Johnson’s photograph in Gallery 1, ‘The Sunless Sea’ (2015), portrays a lurid, hallucinogenic rainbow of colours in a seascape. Analogously, Buckley’s interest in Gysin’s Dream Machine led the former, during his time at Southend Tech, to trip visions of fairy liquid cascading out of said civic fountain, in a mixture of correspondences,hallucinogens and alternative influences. The Dream Machine attempted to recreate an ancient stroboscopic technique, which, by using a flickering light device, induced patterns on the closed eyelids.

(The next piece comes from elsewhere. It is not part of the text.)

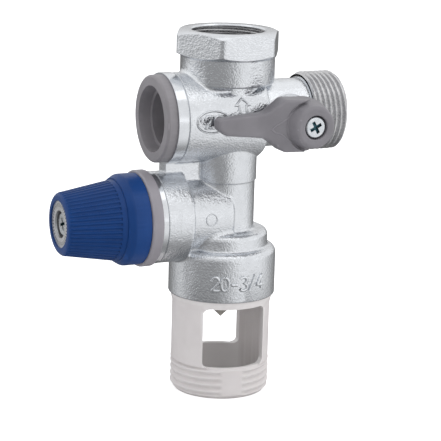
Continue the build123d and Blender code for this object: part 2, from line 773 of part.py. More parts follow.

This machine, also a relic of a certain phase of twentieth-century counter-culture is in some ways as much a modern reversion to myth as Johnson’s megaliths. Appropriately, of the Dream Machine, William Burroughs wrote ‘We must storm the citadels of enlightenment. The means are at hand’. Gysin had spoken of a visionary experience of flickering sunlight flashing sporadically through forest trees one afternoon, prevailing upon him to produce the machine. Again, light provides the means to ‘make the ghosts walk in public’.

Through these materialisations, both Johnson and Buckley hint at chaos just beyond peripheral vision: a sunless sea and a flash of light on the eyelids that portend strange visions in the estuary. As Marlow says in Conrad’s ‘Heart of Darkness’ (1899), as their ship passes the Essex marshes ‘we live in the flicker’.